O sistema de scoring e a primeira audiência pública do STJ


[ por Rafael A. F. Zanatta e Michel Roberto O. de Souza ]

Dia 25 de agosto acontece a primeira audiência pública do Superior Tribunal de Justiça (STJ) para se decidir um recurso especial repetitivo. Trata-se da primeira experiência do tipo em 25 anos de existência da Corte.

Audiências públicas não são novidades na cúpula do Judiciário brasileiro. O Supremo Tribunal Federal (STF) já usa, há anos, tal instrumento participativo. O que é novo é o STJ aproveitar a experiência e o regimento interno do STF para realizar uma audiência pública para decidir uma questão complexa em sede de recuso especial repetitivo. O site do STJ informa que há quase 100 mil processos suspensos na segunda instância aguardando a decisão do leading case.

O caso a ser decidido pela 2ª Seção do STJ será o recurso especial repetitivo nº 1.419.697/RS, que versa sobre o sistema de scoring de crédito, uma espécie de pontuação que “revelaria a expectativa de inadimplência” dos consumidores. A questão tornou-se controversa em razão da atuação do Tribunal de Justiça do Rio Grande do Sul nos últimos anos.

Desde 2010, parte dos desembargadores gaúchos firmou o entendimento que o scoring é um banco de dados que necessita do consentimento, conforme o Código de Defesa do Consumidor e a Lei 12.414/2011. Nessa linha de interpretação, milhares de consumidores foram lesados por não terem consentido com a criação desses bancos de dados (“cadastros ocultos”) e com as inferências feitas por algoritmos e operações matemáticas. Afinal, a legislação brasileira diz que  “a abertura de cadastro e banco de dados pessoais e de consumo deverá ser comunicada por escrito ao consumidor, quando não solicitada por ele”.

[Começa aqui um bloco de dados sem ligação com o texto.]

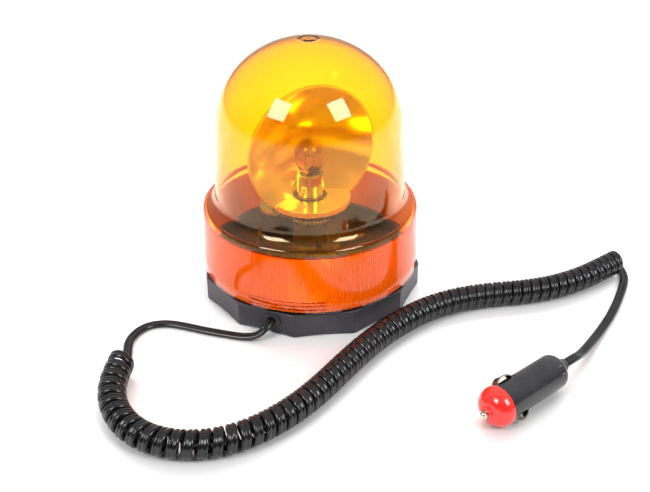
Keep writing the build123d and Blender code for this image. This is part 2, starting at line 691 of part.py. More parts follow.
COIL_ROUTE = [
    (-102.2, -90.4, coil_z),
    (-104.0, -103.9, coil_z),
    (-104.6, -118.7, coil_z),
    (-101.2, -133.5, coil_z),
    (-93.5, -147.0, coil_z),
    (-82.5, -157.0, coil_z),
    (-69.5, -162.3, coil_z),
    (-55.5, -163.5, coil_z),
    (-41.5, -160.6, coil_z),
    (-28.5, -154.2, coil_z),
    (-16.0, -144.8, coil_z),
    (-4.6, -133.6, coil_z),
    (7.2, -118.6, coil_z),
    (20.8, -98.8, coil_z),
    (35.8, -79.2, coil_z),
    (52.0, -62.8, coil_z),
    (70.0, -48.8, coil_z),
    (89.0, -39.8, coil_z),
    (108.0, -35.2, coil_z),
    (127.0, -33.0, coil_z),
    (147.0, -28.4, coil_z),
    (167.4, -19.1, coil_z),
    (186.0, -6.0, coil_z),
    (200.0, 4.6, coil_z),
]

plug_axis = Vector(cos(radians(PLUG_TURN)), sin(radians(PLUG_TURN)), 0)
plug_rear = Vector(PLUG_TIP[0], PLUG_TIP[1], PLUG_AXIS_Z) + plug_axis * PLUG_LENGTH

TAIL_ROUTE = [
    (198.6, -1.8, cord_z + 0.4),
    (198.2, -13.0, cord_z),
    (191.8, -29.0, cord_z),
    (180.5, -48.0, cord_z),
    (167.5, -66.5, cord_z),
    (156.4, -82.4, cord_z + 1.2),
    (148.2, -94.4, 6.8),
    tuple(plug_rear + plug_axis * 9.0),
    tuple(plug_rear),
]


# ---------------------------------------------------------------- plug
# Built along +X from the tip at the origin to the rear, then laid in its place.

plug_place = Pos(PLUG_TIP[0], PLUG_TIP[1], PLUG_AXIS_Z) * Rot(0, 0, PLUG_TURN)


def turned_x(points):
    """Solid of revolution about the plug's axis from (x, radius) points."""
    outline = make_face(Polyline(*[(x, r) for x, r in points], close=True))
    return revolve(outline, Axis.X)


def plug_shell():
    """Hollow body of the plug, before it is split into halves."""
    body = turned_x([(BODY_FRONT, 0), (BODY_FRONT, BODY_R), (BODY_REAR, BODY_R), (BODY_REAR, 0)])
    body = fillet(body.edges().group_by(Axis.X)[-1], 4.2)
    body += turned_x([(9.4, 0), (9.4, 7.0), (BODY_FRONT + 0.1, 7.0), (BODY_FRONT + 0.1, 0)])
    body -= turned_x([(9.0, 0), (9.0, 3.4), (12.5, 3.4), (12.5, 5.4), (BODY_FRONT + 2, 5.4),
                      (BODY_FRONT + 2, BODY_BORE_R), (BODY_REAR - 4, BODY_BORE_R), (BODY_REAR - 4, 3.2),
                      (BODY_REAR - 3.4, 3.2), (BODY_REAR - 3.4, 5.2), (BODY_REAR - 1.8, 5.2),
                      (BODY_REAR - 1.8, 3.2), (BODY_REAR + 1, 3.2), (BODY_REAR + 1, 0)])
    for side in (-1, 1):
        body -= Rot(CONTACT_ROLL, 0, 0) * Pos(22.5, side * BODY_R, 0) * Box(15.0, 6.0, 5.6)
    return body - plug_screw()


def plug_half(upper):
    keep = Pos(30, 0, 15 if upper else -15) * Box(80, 40, 30)
    return plug_shell() & (Rot(CONTACT_ROLL + 90, 0, 0) * keep)


def plug_nose_cap():
    """Domed ring cap with a short collar for the pin, over the body's front spigot."""
    dome = make_face([Line((2.6, 0), (2.6, 3.2)), Line((2.6, 3.2), (4.6, 3.5)),
                      ThreePointArc((4.6, 3.5), (7.1, 8.6), (11.6, NOSE_R)),
                      Line((11.6, NOSE_R), (13.6, NOSE_R)), Line((13.6, NOSE_R), (14.4, NOSE_R - 0.8)),
                      Line((14.4, NOSE_R - 0.8), (14.4, 0)), Line((14.4, 0), (2.6, 0))])
    cap = revolve(dome, Axis.X)
    cap -= turned_x([(9.2, 0), (9.2, 7.1), (14.4, 7.1), (14.4, 0)])
    return cap - turned_x([(2.0, 0), (2.0, 2.45), (9.3, 2.45), (9.3, 0)])


def plug_pin():
    """Centre contact: round tip, shank in the cap's collar, flange behind it."""
    tip = make_face([ThreePointArc((0, 0), (0.35, 1.2), (1.4, 1.9)), Line((1.4, 1.9), (1.7, 2.4)),
                     Line((1.7, 2.4), (12.6, 2.4)), Line((12.6, 2.4), (12.6, 0)), Line((12.6, 0), (0, 0))])
    flange = turned_x([(12.6, 0), (12.6, 4.6), (FUSE_FRONT, 4.6), (FUSE_FRONT, 0)])
    return revolve(tip, Axis.X) + flange


def plug_fuse():
    """Glass fuse, 5 by 20 mm, with two end caps; it slides with the pin in front of it."""
    cap = turned_x([(FUSE_FRONT, 0), (FUSE_FRONT, 2.6), (FUSE_FRONT + 5, 2.6), (FUSE_FRONT + 5, 0)])
    glass = turned_x([(FUSE_FRONT + 5, 0), (FUSE_FRONT + 5, 2.4), (FUSE_REAR - 5, 2.4), (FUSE_REAR - 5, 0)])
    return cap + glass + Pos(FUSE_REAR - FUSE_FRONT - 5, 0, 0) * cap


def pin_spring():
    """Wire spring between the fuse and the rear contact, which pushes fuse and pin forwards."""
    wire = 0.35
    coil = Helix(pitch=2.0, height=REAR_CONTACT - FUSE_REAR - 2 * wire - 0.1, radius=2.4)
    start = Plane(origin=coil @ 0, z_dir=coil % 0)
    return Pos(FUSE_REAR + wire + 0.05, 0, 0) * Rot(0, 90, 0) * sweep(start * Circle(wire), coil)


def rear_contact():
    """Folded plate behind the fuse, where the live core is soldered."""
    rear = REAR_CONTACT + 1.0
    plate = turned_x([(REAR_CONTACT, 0), (REAR_CONTACT, 3.6), (rear, 3.6), (rear, 0)])
    return plate + Pos(rear + 1.9, 0, 0) * Box(3.8, 3.0, 0.6)


def side_contact(side):
    """Bowed spring strip that stands out of its window, with a tail inside the body."""
    outer = make_face([ThreePointArc((15.6, 8.6), (21.6, 12.3), (28.6, 8.6)), Line((28.6, 8.6), (28.6, 7.9)),
                       ThreePointArc((28.6, 7.9), (21.6, 11.6), (15.6, 7.9)), Line((15.6, 7.9), (15.6, 8.6))])
    strip = extrude(outer, 2.2, both=True)
    turn = CONTACT_ROLL if side > 0 else CONTACT_ROLL + 180
    return Rot(turn, 0, 0) * strip


def plug_screw():
    """Countersunk screw that draws the two halves together."""
    head = Pos(0, 0, BODY_R - 1.6) * Cone(1.1, 2.4, 1.4, align=(Align.CENTER, Align.CENTER, Align.MIN))
    shank = disc(1.1, 2.5 - BODY_R, BODY_R - 1.6)
    return Pos(54.0, 0, 0) * Rot(CONTACT_ROLL - 90, 0, 0) * Rot(90, 0, 0) * (head + shank)


def plug_strain_relief():
    return turned_x([(BODY_REAR - 3.4, 0), (BODY_REAR - 3.4, 5.2), (BODY_REAR - 1.8, 5.2),
                     (BODY_REAR - 1.8, 3.2), (BODY_REAR, 3.2), (BODY_REAR, 4.2), (PLUG_LENGTH, 3.4),
                     (PLUG_LENGTH, 0)])


# ---------------------------------------------------------------- write every piece

def main():
    save(base_housing(), "base_housing")
    save(bottom_plate(), "bottom_plate")
    save(bottom_screws(), "bottom_screws")
    save(rubber_pad(), "rubber_pad")
    save(magnet_cup(), "magnet_cup")
    save(ring_magnet(), "ring_magnet")
    save(magnet_screws(), "magnet_screws")
    save(lens_gasket(), "lens_gasket")
    save(cable_grommet(), "cable_grommet")
    save(inner_cord(), "inner_cord")
    save(cord_clamp(), "cord_clamp")
    save(lens(), "lens")
    save(chassis(), "chassis")
    save(chassis_screws(), "chassis_screws")
    save(motor_bracket(), "motor_bracket")
    save(motor_screws(), "motor_screws")
    save(thrust_washer(), "thrust_washer")
    save(motor_can(), "motor_can")
    save(motor_end_cap(), "motor_end_cap")
    save(motor_terminals(), "motor_terminals")
    save(motor_magnets(), "motor_magnets")
    save(motor_armature(), "motor_armature")
    save(motor_shaft(), "motor_shaft")
    save(gear_wheel(), "gear_wheel")
    save(pinion(), "pinion")
    save(retaining_ring(), "retaining_ring")
    save(reflector(), "reflector")
    save(bulb_socket(), "bulb_socket")
    save(socket_base(), "socket_base")
    save(socket_spring(), "socket_spring")
    save(socket_contact(), "socket_contact")
    save(contact_washer(), "contact_washer")
    save(bulb_cap(), "bulb_cap")
    save(bulb_contact(), "bulb_contact")
    save(bulb_glass(), "bulb_glass")
    save(filament(), "filament")
    save(terminal_block(), "terminal_block")
    save(feed_wire(-1), "feed_wire_live")
    save(feed_wire(1), "feed_wire_earth")
    save(cord_tube("lead", LEAD_ROUTE, CORD_W), "cord_lead")
    save(cord_tube("coil", COIL_ROUTE, COIL_D), "cord_coil")
    save(cord_tube("tail", TAIL_ROUTE, CORD_W), "cord_tail")
    save(plug_place * plug_half(True), "plug_body_upper")
    save(plug_place * plug_half(False), "plug_body_lower")
    save(plug_place * plug_nose_cap(), "plug_nose_cap")
    save(plug_place * plug_pin(), "plug_pin")
    save(plug_place * plug_fuse(), "plug_fuse")
    save(plug_place * pin_spring(), "plug_spring")
    save(plug_place * rear_contact(), "plug_rear_contact")
    save(plug_place * side_contact(1), "side_contact_left")
    save(plug_place * side_contact(-1), "side_contact_right")
    save(plug_place * plug_screw(), "plug_screw")
    save(plug_place * plug_strain_relief(), "plug_strain_relief")


main()
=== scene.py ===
import json
from math import atan2, cos, degrees, pi, radians, sin

import bpy
import numpy as np
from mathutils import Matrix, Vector


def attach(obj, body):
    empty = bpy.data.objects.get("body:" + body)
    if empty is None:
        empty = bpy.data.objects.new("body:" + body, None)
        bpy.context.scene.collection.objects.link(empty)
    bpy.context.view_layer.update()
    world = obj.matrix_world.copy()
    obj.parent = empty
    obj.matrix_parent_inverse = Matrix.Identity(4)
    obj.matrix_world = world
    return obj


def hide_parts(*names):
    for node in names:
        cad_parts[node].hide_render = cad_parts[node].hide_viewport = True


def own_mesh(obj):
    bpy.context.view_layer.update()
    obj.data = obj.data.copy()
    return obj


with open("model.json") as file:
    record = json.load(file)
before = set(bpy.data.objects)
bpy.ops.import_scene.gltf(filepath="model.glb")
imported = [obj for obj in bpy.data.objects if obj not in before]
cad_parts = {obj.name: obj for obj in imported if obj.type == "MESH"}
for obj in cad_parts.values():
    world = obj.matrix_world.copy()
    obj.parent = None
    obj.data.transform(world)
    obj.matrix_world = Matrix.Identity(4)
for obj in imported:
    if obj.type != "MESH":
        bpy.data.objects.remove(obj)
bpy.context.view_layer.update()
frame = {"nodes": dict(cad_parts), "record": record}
nodes = frame["nodes"]
MM = 0.001


# ---------------------------------------------------------------- camera

CAMERA_PLACE = (0.0, -0.49018, 0.30944)
CAMERA_DOWN, CAMERA_RIGHT = 30.40, 1.06         # degrees below level and right of the Y axis


def make_camera():
    data = bpy.data.cameras.new("camera")
    data.lens = 50.0
    data.sensor_width = 36.0
    camera = bpy.data.objects.new("camera", data)
    camera.location = CAMERA_PLACE
    camera.rotation_euler = (radians(90.0 - CAMERA_DOWN), 0.0, radians(-CAMERA_RIGHT))
    bpy.context.scene.collection.objects.link(camera)
    bpy.context.scene.camera = camera


make_camera()


# ---------------------------------------------------------------- shader helpers

NOISE_LOW, NOISE_HIGH = 0.3, 0.7        # nearly all of a noise texture lies between these


class Nodes:
    """A material's node tree with short calls for what the materials below repeat."""

    def __init__(self, name):
        self.material = bpy.data.materials.new(name)
        self.material.use_nodes = True
        self.tree = self.material.node_tree
        self.shader = self.tree.nodes["Principled BSDF"]
        self.output = self.tree.nodes["Material Output"]
        self.place = self.add("ShaderNodeTexCoord").outputs["Object"]

    def add(self, kind, **values):
        node = self.tree.nodes.new(kind)
        for key, value in values.items():
            setattr(node, key, value)
        return node

    def link(self, source, target):
        self.tree.links.new(source, target)

    def set(self, **values):
        for key, value in values.items():
            self.shader.inputs[key.replace("_", " ")].default_value = value

    def noise(self, scale, detail=2.0, stretch=None):
        node = self.add("ShaderNodeTexNoise")
        node.inputs["Scale"].default_value = scale
        node.inputs["Detail"].default_value = detail
        place = self.place
        if stretch:
            mapping = self.add("ShaderNodeMapping")
            mapping.inputs["Scale"].default_value = stretch
            self.link(self.place, mapping.inputs["Vector"])
            place = mapping.outputs["Vector"]
        self.link(place, node.inputs["Vector"])
        return node.outputs["Fac"]

    def ramp(self, source, *stops):
        node = self.add("ShaderNodeValToRGB")
        elements = node.color_ramp.elements
        while len(elements) < len(stops):
            elements.new(0.5)
        for element, (position, colour) in zip(elements, stops):
            element.position = position
            element.color = (*colour, 1.0)
        self.link(source, node.inputs["Fac"])
        return node.outputs["Color"]

    def span(self, source, low, high):
        """source, from NOISE_LOW to NOISE_HIGH, spread between low and high."""
        node = self.add("ShaderNodeMapRange")
        node.inputs["From Min"].default_value = NOISE_LOW
        node.inputs["From Max"].default_value = NOISE_HIGH
        node.inputs["To Min"].default_value = low
        node.inputs["To Max"].default_value = high
        self.link(source, node.inputs["Value"])
        return node.outputs["Result"]

    def math(self, operation, *values):
        node = self.add("ShaderNodeMath", operation=operation)
        for socket, value in zip(node.inputs, values):
            if isinstance(value, (int, float)):
                socket.default_value = value
            else:
                self.link(value, socket)
        return node.outputs["Value"]

    def clouds(self, source, dark, light):
        """A noise texture turned into a colour between dark and light."""
        return self.ramp(source, (NOISE_LOW, dark), (NOISE_HIGH, light))

    def part(self, axis):
        """The piece's own coordinate along one axis."""
        node = self.add("ShaderNodeSeparateXYZ")
        self.link(self.place, node.inputs["Vector"])
        return node.outputs[axis]

    def radius(self):
        """Distance from the Z axis."""
        x, y = self.part("X"), self.part("Y")
        squares = [self.math("MULTIPLY", value, value) for value in (x, y)]
        return self.math("SQRT", self.math("ADD", *squares))

    def within(self, axis, low, high):
        """1 where the coordinate lies between low and high, 0 elsewhere."""
        value = self.part(axis)
        above, below = self.math("GREATER_THAN", value, low), self.math("LESS_THAN", value, high)
        return self.math("MULTIPLY", above, below)

    def bump(self, height, distance, strength):
        node = self.add("ShaderNodeBump")
        node.inputs["Distance"].default_value = distance
        node.inputs["Strength"].default_value = strength
        self.link(height, node.inputs["Height"])
        self.link(node.outputs["Normal"], self.shader.inputs["Normal"])


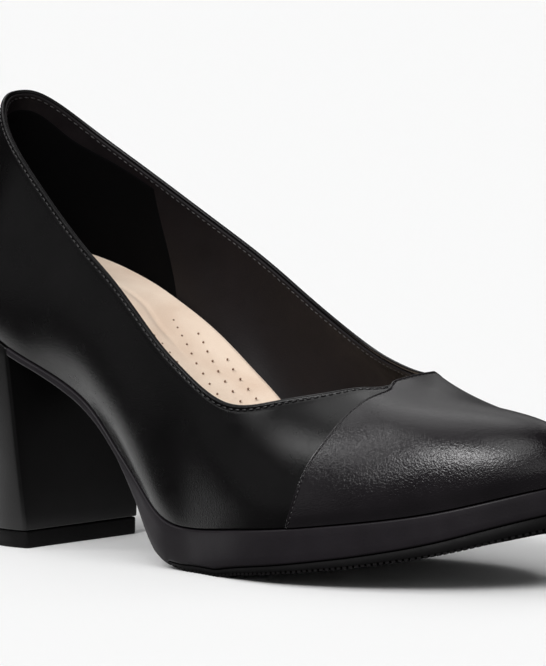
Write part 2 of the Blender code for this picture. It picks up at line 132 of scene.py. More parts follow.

O score de crédito é utilizado por diversas empresas e associações de comércio. A Câmara de Dirigentes Lojistas o utiliza e oferece para varejistas. Esse tipo de pontuação faz com que as lojas, por exemplo, neguem crédito ao consumidor, mesmo que o consumidor não esteja negativado. Para o Banco Central do Brasil, que atua como amicus curiae no processo, tal sistema é crucial para o bom desempenho do comércio e da economia brasileira. Nessa argumentação, a análise de risco aumenta a eficiência e conduz a menores preços, diante da menor possibilidade de inadimplência. Além do argumento eficientista, há outro ligado à globalização: o sistema de scoring é utilizado nas principais economias do mundo e essencial para os negócios e comércio eletrônico.

A grande polêmica da audiência é que o sistema de scoring é composto por inúmeras informações compiladas, incluindo, em alguns casos, informações sobre o uso do Judiciário. A reclamação comum por parte dos consumidores é que informações sobre processos judiciais movidos contra empresas e outras informações pessoais são utilizadas para “prever a possibilidade de inadimplência”. Negar crédito com base em análise desses dados seria ilegítimo, cabendo indenização por danos morais.

Em termos jurídicos, a discussão a ser realizada na audiência pública será bastante conceitual. Se o sistema de scoring for classificado como “banco de dados”, aplica-se a Lei 12.414/2011, tal como tem entendido o Tribunal de Justiça do Rio Grande do Sul. Se for mero “instrumento” ou ferramenta de análise de risco -- como querem Febraban, Serasa, Boa Vista e Banco Central --, o STJ decidirá que o consentimento não é necessário, sendo descartada a tese de indenização por dano moral.

Na última quinta (07/08), o ministro Paulo de Tarso Sanseverino divulgou oficialmente a lista dos 22 participantes da audiência pública do dia 25 de agosto. Além da Febraban, Banco Central do Brasil e Serasa Experian S.A., que já haviam manifestado interesse no processo, institutos de defesa do direito do consumidor, associações de lojistas e seccionais da Ordem dos Advogados do Brasil poderão fazer uso da palavra por quinze minutos.

Os debates técnicos sobre a natureza do sistema de scoring poderão servir de subsídios para a tomada de decisão do STJ. A questão é saber se os consumidores estarão bem representados e se a racionalidade econômica irá moldar um debate jurídico em favor de lojistas e bancos.

De todo modo, é duvidoso que a discussão termine em breve. Considerando que a decisão recorrida do Tribunal de Justiça faz menção a dispositivos constitucionais, é possível a interposição de recurso extraordinário pelas partes. Nesse caso, a discussão será levada para STF -- órgão que inspirou o STJ no uso de audiências públicas e que tem competência para analisar se há ofensas a normas da Constituição Federal.